What RLNC is in plain English for transactions:
RLNC turns a large, overlapping set of missing transaction bytes into a stream where any useful packet helps until you finish. Instead of asking peers for specific transactions which risks duplicates, stalls, and repeated request rounds, peers send small coded shreds that are linear combinations of the chunks you are missing. Your node keeps only shreds that add new information and drops the rest as soon as they arrive. Once you collect enough innovative shreds, you recover all original chunks at once and reassemble the transactions.

Why this helps Kaspa even when links are not very lossy:
It is primarily about coordination and duplication across many peers and many parallel blocks, not only about packet loss.

  • Cross block duplication becomes a single download.

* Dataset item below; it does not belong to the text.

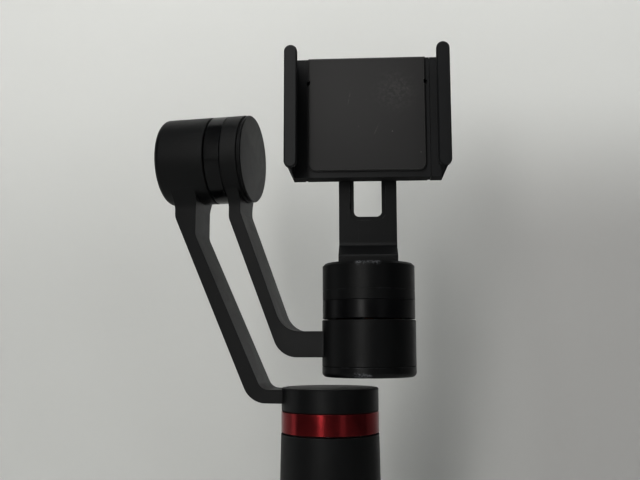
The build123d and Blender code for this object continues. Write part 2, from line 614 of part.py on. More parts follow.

If the same transaction appears in multiple parallel blocks, RLNC treats it as one source item inside a small sliding window. You fetch it once and it satisfies all those blocks.
  • Any useful packet means no per tx choreography. With many peers, classic pulls waste bandwidth on duplicates and bookkeeping about who has which transaction. Under RLNC, whichever peer sends a coded shred, it is very likely useful until you finish.
  • Tail removal and endgame elimination. The last one to five percent of transactions often dominate wall clock time. RLNC adds a small planned overcode, typically five to ten percent, so you finish without hunting for specific transactions.
  • Partial peers still help. Even if a peer has only some of the window, its shreds are still useful. RLNC harvests partial availability automatically.

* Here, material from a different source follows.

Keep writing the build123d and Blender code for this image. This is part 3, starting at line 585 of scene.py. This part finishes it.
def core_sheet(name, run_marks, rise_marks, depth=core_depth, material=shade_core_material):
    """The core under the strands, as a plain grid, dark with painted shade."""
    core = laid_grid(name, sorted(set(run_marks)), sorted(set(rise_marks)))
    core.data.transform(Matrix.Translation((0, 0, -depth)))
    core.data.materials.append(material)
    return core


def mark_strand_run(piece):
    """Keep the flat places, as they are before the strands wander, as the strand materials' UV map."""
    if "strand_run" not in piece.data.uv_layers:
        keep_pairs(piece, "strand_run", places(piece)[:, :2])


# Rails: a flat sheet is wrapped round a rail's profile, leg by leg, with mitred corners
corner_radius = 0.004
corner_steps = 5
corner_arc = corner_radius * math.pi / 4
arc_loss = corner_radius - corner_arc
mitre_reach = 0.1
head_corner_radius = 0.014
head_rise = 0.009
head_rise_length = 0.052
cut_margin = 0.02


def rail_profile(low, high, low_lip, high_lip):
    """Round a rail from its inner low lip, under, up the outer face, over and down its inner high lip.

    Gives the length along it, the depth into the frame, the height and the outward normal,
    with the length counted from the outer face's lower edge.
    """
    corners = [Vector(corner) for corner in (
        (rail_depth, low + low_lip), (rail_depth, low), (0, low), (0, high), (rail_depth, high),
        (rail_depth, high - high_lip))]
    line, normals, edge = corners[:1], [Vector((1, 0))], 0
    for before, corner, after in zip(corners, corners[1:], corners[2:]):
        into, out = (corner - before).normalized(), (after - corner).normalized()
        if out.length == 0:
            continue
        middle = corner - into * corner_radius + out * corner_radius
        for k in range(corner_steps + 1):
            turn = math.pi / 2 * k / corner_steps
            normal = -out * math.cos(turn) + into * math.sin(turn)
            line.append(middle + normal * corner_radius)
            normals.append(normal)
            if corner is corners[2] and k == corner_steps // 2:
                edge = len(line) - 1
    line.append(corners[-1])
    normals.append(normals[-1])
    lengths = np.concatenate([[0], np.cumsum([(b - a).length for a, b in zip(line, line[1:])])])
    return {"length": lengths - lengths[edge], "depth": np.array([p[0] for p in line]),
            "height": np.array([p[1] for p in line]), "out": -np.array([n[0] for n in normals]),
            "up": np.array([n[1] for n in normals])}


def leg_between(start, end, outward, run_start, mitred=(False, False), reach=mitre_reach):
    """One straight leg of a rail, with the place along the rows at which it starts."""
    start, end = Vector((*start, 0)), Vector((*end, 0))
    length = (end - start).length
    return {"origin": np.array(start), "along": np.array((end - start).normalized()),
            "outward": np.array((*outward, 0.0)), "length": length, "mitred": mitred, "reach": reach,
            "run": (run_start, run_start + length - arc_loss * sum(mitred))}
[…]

What exactly are the packets, for transactions only:

  • Build a sliding window of recent levels for IBD or catch up, for example four to eight levels.
  • Compute the node’s unique set of missing transactions across that window. Duplicates across blocks collapse to one.
  • Split each transaction into fixed size chunks, for example 512 to 1024 bytes. Across the window you get K chunks that are the sources.
  • A coded shred equals a tiny seed, for example four bytes, plus a payload that is the bytewise linear combination of those K chunks over GF(256). The seed deterministically expands through a public PRF to the coefficient row, and the receiver recomputes it for verification.

What the receiver does, and why memory remains bounded:

  • For each shred, regenerate coefficients from the seed, then run one elimination step.
  • If it increases rank, keep it. If it is dependent, drop it immediately. You do not buffer junk.
  • When rank reaches K, solve once, recover all chunks, reassemble transactions, and validate.
  • Memory is bounded at roughly K multiplied by chunk size for the innovative rows plus a small coefficient structure per active window, with strict caps and timeouts.

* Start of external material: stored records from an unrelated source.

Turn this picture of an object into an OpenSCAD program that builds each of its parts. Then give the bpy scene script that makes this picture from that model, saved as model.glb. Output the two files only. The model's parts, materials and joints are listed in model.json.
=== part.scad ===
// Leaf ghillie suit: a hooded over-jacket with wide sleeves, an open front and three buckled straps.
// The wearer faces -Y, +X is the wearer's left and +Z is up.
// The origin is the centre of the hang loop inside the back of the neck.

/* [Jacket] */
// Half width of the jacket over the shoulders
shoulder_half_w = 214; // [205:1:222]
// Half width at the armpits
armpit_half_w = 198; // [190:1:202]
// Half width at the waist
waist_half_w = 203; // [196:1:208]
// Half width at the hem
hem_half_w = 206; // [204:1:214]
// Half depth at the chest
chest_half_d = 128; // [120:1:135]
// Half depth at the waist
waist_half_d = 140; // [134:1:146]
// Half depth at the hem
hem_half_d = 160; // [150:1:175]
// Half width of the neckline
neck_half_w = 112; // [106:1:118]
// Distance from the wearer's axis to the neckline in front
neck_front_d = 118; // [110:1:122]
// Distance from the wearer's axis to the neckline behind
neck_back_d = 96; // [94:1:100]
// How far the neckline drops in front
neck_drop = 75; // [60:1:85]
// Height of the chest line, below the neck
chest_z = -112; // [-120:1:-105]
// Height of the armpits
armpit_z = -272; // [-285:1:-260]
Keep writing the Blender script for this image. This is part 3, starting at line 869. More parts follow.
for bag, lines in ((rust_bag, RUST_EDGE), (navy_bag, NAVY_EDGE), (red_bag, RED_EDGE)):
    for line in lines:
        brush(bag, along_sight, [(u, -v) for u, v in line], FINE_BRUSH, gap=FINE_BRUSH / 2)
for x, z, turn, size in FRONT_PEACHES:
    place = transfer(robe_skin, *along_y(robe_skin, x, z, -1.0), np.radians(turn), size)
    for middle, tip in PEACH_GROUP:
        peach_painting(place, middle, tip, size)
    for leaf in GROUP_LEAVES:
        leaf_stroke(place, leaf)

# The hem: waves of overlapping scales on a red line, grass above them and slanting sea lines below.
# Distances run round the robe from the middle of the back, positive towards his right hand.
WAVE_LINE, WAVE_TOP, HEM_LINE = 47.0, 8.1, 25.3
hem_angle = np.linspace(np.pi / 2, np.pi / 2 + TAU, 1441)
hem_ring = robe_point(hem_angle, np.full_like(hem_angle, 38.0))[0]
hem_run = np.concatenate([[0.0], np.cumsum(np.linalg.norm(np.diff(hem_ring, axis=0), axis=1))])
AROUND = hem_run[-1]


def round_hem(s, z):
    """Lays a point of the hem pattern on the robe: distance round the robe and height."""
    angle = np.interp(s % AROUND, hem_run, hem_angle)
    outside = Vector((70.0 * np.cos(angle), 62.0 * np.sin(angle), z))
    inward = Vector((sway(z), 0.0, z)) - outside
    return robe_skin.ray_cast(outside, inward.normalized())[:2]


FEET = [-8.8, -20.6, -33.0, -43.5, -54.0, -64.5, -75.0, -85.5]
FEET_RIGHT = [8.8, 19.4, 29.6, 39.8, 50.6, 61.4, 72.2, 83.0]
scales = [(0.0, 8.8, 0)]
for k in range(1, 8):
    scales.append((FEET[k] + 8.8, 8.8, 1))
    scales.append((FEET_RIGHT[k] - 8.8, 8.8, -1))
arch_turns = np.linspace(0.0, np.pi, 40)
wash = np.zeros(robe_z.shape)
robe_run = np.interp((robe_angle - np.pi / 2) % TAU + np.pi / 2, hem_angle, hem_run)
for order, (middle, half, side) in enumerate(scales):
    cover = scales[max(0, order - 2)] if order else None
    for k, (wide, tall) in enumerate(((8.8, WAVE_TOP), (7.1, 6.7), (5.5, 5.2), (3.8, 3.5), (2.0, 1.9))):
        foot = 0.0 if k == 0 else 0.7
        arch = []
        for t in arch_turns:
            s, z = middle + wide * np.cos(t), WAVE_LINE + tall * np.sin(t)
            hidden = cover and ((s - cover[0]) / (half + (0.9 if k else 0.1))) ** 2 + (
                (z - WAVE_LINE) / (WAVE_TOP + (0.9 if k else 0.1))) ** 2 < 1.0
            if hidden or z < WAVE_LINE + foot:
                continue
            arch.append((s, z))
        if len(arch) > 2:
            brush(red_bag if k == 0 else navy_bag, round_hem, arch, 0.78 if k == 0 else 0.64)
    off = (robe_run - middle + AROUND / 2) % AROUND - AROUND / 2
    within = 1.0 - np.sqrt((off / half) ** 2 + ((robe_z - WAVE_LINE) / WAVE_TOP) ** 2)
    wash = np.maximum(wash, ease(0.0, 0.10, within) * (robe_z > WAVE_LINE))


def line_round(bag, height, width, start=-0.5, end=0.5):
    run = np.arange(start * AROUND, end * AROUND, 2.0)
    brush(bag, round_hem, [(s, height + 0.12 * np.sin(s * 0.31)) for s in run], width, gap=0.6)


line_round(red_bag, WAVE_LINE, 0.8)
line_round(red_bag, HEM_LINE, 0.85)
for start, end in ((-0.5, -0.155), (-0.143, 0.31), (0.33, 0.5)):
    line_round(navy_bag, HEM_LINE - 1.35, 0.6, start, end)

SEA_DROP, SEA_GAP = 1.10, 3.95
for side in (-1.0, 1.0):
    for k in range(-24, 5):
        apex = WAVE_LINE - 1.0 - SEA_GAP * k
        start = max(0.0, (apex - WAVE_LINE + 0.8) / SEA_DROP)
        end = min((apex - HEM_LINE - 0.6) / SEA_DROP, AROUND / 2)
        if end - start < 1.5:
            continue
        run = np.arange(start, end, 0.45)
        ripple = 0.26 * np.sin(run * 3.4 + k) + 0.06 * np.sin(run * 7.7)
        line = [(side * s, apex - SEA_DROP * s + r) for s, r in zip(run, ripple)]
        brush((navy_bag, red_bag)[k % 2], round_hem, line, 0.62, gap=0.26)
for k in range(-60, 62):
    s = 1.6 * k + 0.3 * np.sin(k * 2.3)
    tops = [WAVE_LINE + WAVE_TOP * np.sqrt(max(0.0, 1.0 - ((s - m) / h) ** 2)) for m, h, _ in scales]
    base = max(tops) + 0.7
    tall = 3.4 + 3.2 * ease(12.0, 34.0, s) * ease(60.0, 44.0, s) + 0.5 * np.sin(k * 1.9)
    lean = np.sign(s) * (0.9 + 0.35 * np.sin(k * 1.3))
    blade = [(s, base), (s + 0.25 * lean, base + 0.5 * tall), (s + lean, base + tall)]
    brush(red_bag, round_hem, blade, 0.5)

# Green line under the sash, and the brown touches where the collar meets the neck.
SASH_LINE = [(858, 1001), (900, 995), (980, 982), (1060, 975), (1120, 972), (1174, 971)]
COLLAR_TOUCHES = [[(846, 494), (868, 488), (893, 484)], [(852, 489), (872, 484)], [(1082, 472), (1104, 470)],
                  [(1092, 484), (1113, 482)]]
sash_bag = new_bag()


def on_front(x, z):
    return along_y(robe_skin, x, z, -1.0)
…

Why RLNC is not only for lossy networks and fits inherent redundancy in Kaspa:
The main win is removing the coordination cost that comes from overlap.

  • In a multi peer pull, different peers often resend the same last few transactions. RLNC turns those overlaps into independent information, so they still push you toward completion.
  • The tail disappears because you do not need those specific last transactions. You need enough degrees of freedom. A small overcode in the range of five to ten percent provides that cushion with no per tx negative acknowledgments.

Scheme in practice:

  • Window selection on the receiver: choose recent levels, list the transactions you are missing, deduplicate, chunk, and count K.
  • Coefficient rule that is safe against DoS: each shred carries a seed. Coefficients derive from a public PRF of window id, stream id, and shard index. The receiver can dictate the stream id so peers cannot choose pathological schedules. Schedules can be prechecked for rank growth if desired.
  • Sending by peers: stream ratelessly about K times one plus epsilon coded shreds, with epsilon around five to ten percent. Multiple peers can send, no need to coordinate who has which transaction. A short systematic phase is optional on very clean links.
  • Receiving by the node: innovative or drop, stop at rank K, decode once, reassemble transactions, validate. Cache recovered transactions so later blocks do not re download them.
  • Bounds and fallback: keep a small fixed number of windows in flight, apply hard caps on rows and time. If progress stalls, request a small top up or fall back to per tx or per chunk for the last few, which is the same safety net used today.
  • Peer quality control: track an innovation ratio per peer, namely innovative over received. Peers that send mostly non innovative or invalid shreds are deprioritized or banned.

What this solves for Kaspa:

  • Cross block transaction duplication becomes a single download inside the window.
  • Multi peer overlap stops costing you since any helpful packet advances you.
  • The long tail and endgame vanish since a small overcode replaces rounds of requests for specific transactions.
  • IBD and catch up time becomes bandwidth proportional rather than RTT and coordination dominated.
  • Memory stays bounded using innovative only buffering with sliding window caps.
  • Partial peers still help without any per tx scheduling.

Non goals and expectations:

  • RLNC does not compress transactions and does not change consensus or validation. It is a transport and scheduling upgrade.
  • With a single perfect peer, zero loss, and an ideal scheduler, an oracle style unique pull can match or beat RLNC in bytes. RLNC earns its keep in Kaspa’s real conditions with parallel blocks, many peers, overlapping availability, and some loss.

TL;DR RLNC helps by streaming rateless coded shreds so progress isn’t gated by per-tx NACK/REQ exchanges; completion becomes closer to bandwidth-proportional rather than RTT-bound.